SciPy 2019 Network Analysis Made Simple
Title: Network Analysis Made Simple
Abstract:
Through the use of NetworkX's API, tutorial participants will learn about the basics of graph theory and its use in applied network science. Starting with a computationally-oriented definition of a graph and its associated methods, we will build out into progressively more advanced concepts (path and structure finding, and graph theory's relation to linear algebra), as well as an overview of scalable alternatives to NetworkX.
Keywords:
- data science
- network analysis
- network science
- graph theory
- graph analytics
Tutorial Topic: Applied Network Science
Detailed Description of Tutorial:
Content Updates from Prior Years:
- Updated last section to highlight the use of linear algebra in applied network science, particularly how linear algebra is used in deep learning applications, and how linear algebra can be used to accelerate certain graph operations.
- We will also discuss cuGraph as one possible alternative for scalability.
Outline:
Part 1: Introduction (30 min)
- Networks of all kinds: biological, transportation.
- Representation of networks, NetworkX data structures
- Basic quick-and-dirty visualizations
Part 2: Hubs and Paths (40 min)
- Finding important nodes; applications
- Pathfinding algorithms and their applications
- Hands-on: implementing path-finding algorithms
- Visualize degree and betweenness centrality distributions
Part 3: Cliques, Triangles & Structures (40 min)
- Definition of cliques
- Triangles as the simplest complex clique, applications
- Using path-finding algorithms to find structures in a graph
- Open triangles as recommender systems.
Part 4: Bipartite Graphs (30 min)
- Definition of bipartite graphs, applications
- Constructing bipartite graphs in NetworkX
- Summary statistics of bipartite graphs
Part 5: Linear Algebra and Graphs (40 min)
- Graphs as matrices: adjacency and node feature matrices
- Message passing operations and how it is used in graph deep learning
- Speed vs. code readability tradeoffs when using matrix operations
Student’s Python Knowledge Level: Intermediate
Short Bio + Teaching Experience:
Eric is a data scientist at the Novartis Institutes for Biomedical Research. There, he conducts biomedical data science research, with a focus on using Bayesian statistical methods in the service of making medicines for patients. Prior to Novartis, he was an Insight Health Data Fellow in the summer of 2017, and defended his doctoral thesis in the spring of 2017.

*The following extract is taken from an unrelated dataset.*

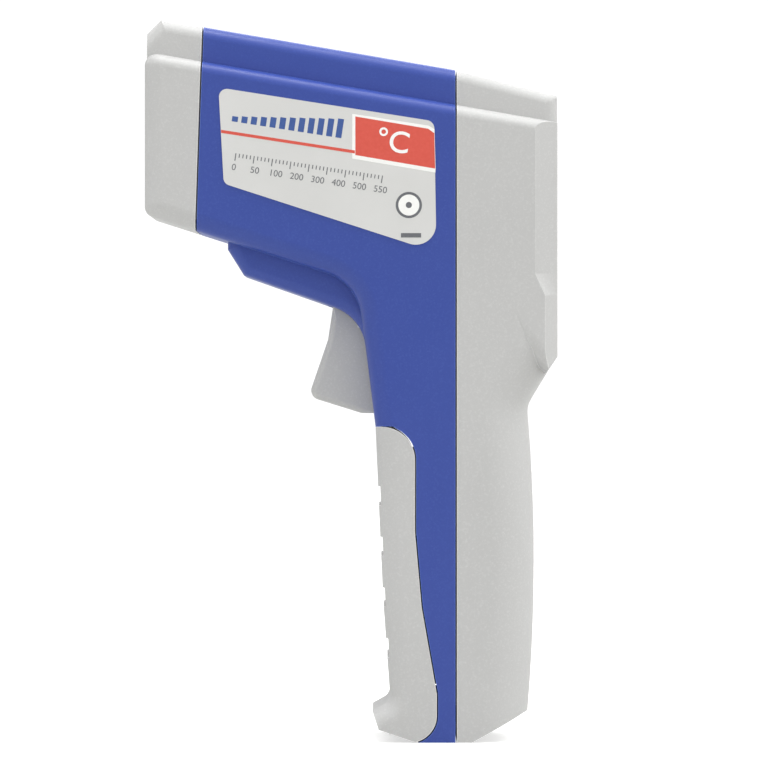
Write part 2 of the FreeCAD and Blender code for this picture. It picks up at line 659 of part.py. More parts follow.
for word, side in SIDES:
    notches.append(side_block("arm_notch_" + word, side, hinge_x + " - size.hinge_drop - 0.5",
                              "size.arm_near - 0.4", "size.arm_far + 0.4", "-1",
                              "size.hinge_drop + size.knuckle_round + 1",
                              "size.hinge_drop + size.knuckle_round + 1.5"))
    lugs.append(side_block("lug_foot_" + word, side, hinge_x + " - size.knuckle_round + 0.6",
                           "size.lug_near",
                           "size.lug_far", "1.4", "size.knuckle_round * 2 + 1.5", "size.hinge_drop - 1.4"))
    lug_y = "%d * (size.lug_near + size.lug_far) / 2 - (size.lug_far - size.lug_near) / 2" % side
    lugs.append(rod("lug_knuckle_" + word, (0, 1, 0), hinge_x, lug_y, hinge_z, "size.knuckle_round",
                    "size.lug_far - size.lug_near"))
    arm_y = "%d * (size.arm_near + size.arm_far) / 2 - (size.arm_far - size.arm_near) / 2" % side
    arms.append(rod("arm_knuckle_" + word, (0, 1, 0), hinge_x, arm_y, hinge_z, "size.knuckle_round",
                    "size.arm_far - size.arm_near"))
    arms.append(side_block("arm_bar_" + word, side, "size.door_low_x - 1.7", "size.arm_near",
                           "size.arm_far",
                           hinge_z + " - size.knuckle_round", "size.hinge_drop + 1.7", arm_tall))
    arms.append(side_block("arm_root_" + word, side, "size.door_low_x - 1.7", "size.arm_far - 1",
                           inner_half + " + 0.4", hinge_z + " - size.knuckle_round", "1.2", arm_tall))
    tabs.append(side_block("tab_" + word, side, "size.door_side_x - 4.2", inner_half + " - 1.9",
                           inner_half + " - 0.2", "size.door_top_z - 14", "8", "9"))
    tabs.append(side_block("tab_root_" + word, side, "size.door_side_x + 1", inner_half + " - 0.6",
                           inner_half + " + 0.4", "size.door_top_z - 14", "2.8", "9"))
door_pin_hole = cross_pin("door_pin_hole", hinge_x, hinge_z, "size.hinge_pin / 2 + size.hinge_run",
                          "2 * size.lug_far + 0.2")
door_open = cut("door_open", door_shell, grooves, *notches)
battery_door = cut("battery_door", fuse("door_with_lugs", door_open, *(lugs + tabs)), door_pin_hole)
door_hinge_pin = cross_pin("door_hinge_pin", hinge_x, hinge_z, "size.hinge_pin / 2", "2 * size.arm_far")
arm_pin_hole = cross_pin("arm_pin_hole", hinge_x, hinge_z, "size.hinge_pin / 2 + 0.02",
                         "2 * size.arm_far + 0.1")

# ---------------------------------------------------------------- front housing
slot = prism("trigger_slot", [
    ("size.slot_rear_x", "size.slot_low_z"), ("size.slot_front_x + 12", "size.slot_low_z"),
    ("size.slot_front_x + 12", "size.grip_top_z - 12"), ("size.slot_front_x", "size.grip_top_z - 7"),
    ("size.slot_front_x", "size.pivot_z + 3.4"), ("size.slot_rear_x", "size.pivot_z + 3.4"),
], "size.trigger_width + 2 * size.trigger_gap")[0]
added = []
drilled = []
for word, side in SIDES:
    near = "size.trigger_width / 2 + size.trigger_gap + 0.2"
    added.append(side_block("cheek_" + word, side, "size.pivot_x - size.cheek_long / 2", near,
                            chin_inner_half + " + 0.4", "size.pivot_z - 3.4", "size.cheek_long", "7.6"))
    drilled.append(side_block("cheek_slot_" + word, side,
                              "size.pivot_x - size.trigger_pin / 2 + 0.15", near + " - 0.2",
                              chin_inner_half + " - 0.1", "size.pivot_z", "size.trigger_pin - 0.3", "5"))
    for level, z in (("high", "size.aperture_z + 8"), ("low", "size.aperture_z - 8")):
        added.append(side_block("bracket_boss_%s_%s" % (level, word), side, "size.bracket_x - 6",
                                inner_half + " - 5.2", inner_half + " + 0.4", z + " - 2.5", "5.95", "5"))
        drilled.append(bore("bracket_boss_hole_%s_%s" % (level, word), "size.bracket_x - 5",
                            "%d * (%s - 2.6)" % (side, inner_half), z, "size.small_screw + 0.02", "6"))
    drilled.append(bore("upper_hole_" + word, "size.seam_x", "%d * size.upper_screw_y" % side,
                        "size.upper_screw_z", "size.screw_round + 0.25", "8"))
    drilled.append(bore("lower_hole_" + word, "size.seam_x", "%d * size.lower_screw_y" % side,
                        "size.lower_screw_z", "size.screw_round + 0.25", "8"))
pin_hole = cross_pin("cheek_pin_hole", "size.pivot_x", "size.pivot_z", "size.trigger_pin / 2 + 0.02",
                     "size.chin_width - 2 * size.wall - 0.2")
upper_wall = block("upper_wall", "size.seam_x + 3", "0", "size.upper_screw_z - 2.9", "2",
                   rail_width + " - 2 * size.wall + 0.8",
                   "size.crest_z - size.wall - size.upper_screw_z + 3.4")
lower_wall = block("lower_wall", "size.seam_x + 3", "0", "size.lower_screw_z - 2.9", "2",
                   "size.body_width - 2 * size.wall + 0.8", "5.8")
shelf = block("switch_shelf", "size.arm_rear_x - 1", "0", "size.shelf_z", "16",
              "size.body_width - 2 * size.wall + 0.8", "1.8")
front_body = fuse("front_body", cut("front_slotted", front_shell, slot), upper_wall, lower_wall, shelf,
                  *(added + arms))
front_housing = cut("front_housing", front_body, pin_hole, arm_pin_hole, *drilled)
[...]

Eric is also an open source software developer, and has led the development of nxviz, a visualization package for NetworkX, and pyjanitor, a clean API for cleaning data in Python. In addition, he has made contributions to a range of open source tools, including PyMC3, matplotlib, bokeh, and CuPy.
His personal life motto is found in the Luke 12:48.
This tutorial has been taught at prior SciPy, PyData, and PyCon conferences.
- PyCon 2018: https://www.youtube.com/watch?v=HkbMUrgzwMs
- SciPy 2018: https://www.youtube.com/watch?v=K5xiFDClgjo
- PyData NYC 2015: https://www.youtube.com/watch?v=wcrwASR5DCQ
Setup Instructions:
All setup instructions can be found on the GitHub repository: https://github.com/ericmjl/Network-Analysis-Made-Simple
For those who do not want to fiddle with setup, a pre-built Binder is available.
Skills Needed:
NumPy
Matplotlib
Summary for Topic:
Have you ever wondered about how those data scientists at Facebook and LinkedIn make friend recommendations? Or how epidemiologists track down patient zero in an outbreak? If so, then this tutorial is for you. In this tutorial, we will use a variety of datasets to help you understand the fundamentals of network thinking, with a particular focus on constructing, summarizing, and visualizing complex networks. Finally, at the end of the tutorial, allow yourself to be entertained and hopefully also enlightened by the link between applied network science and linear algebra!
Network Analysis Made Simple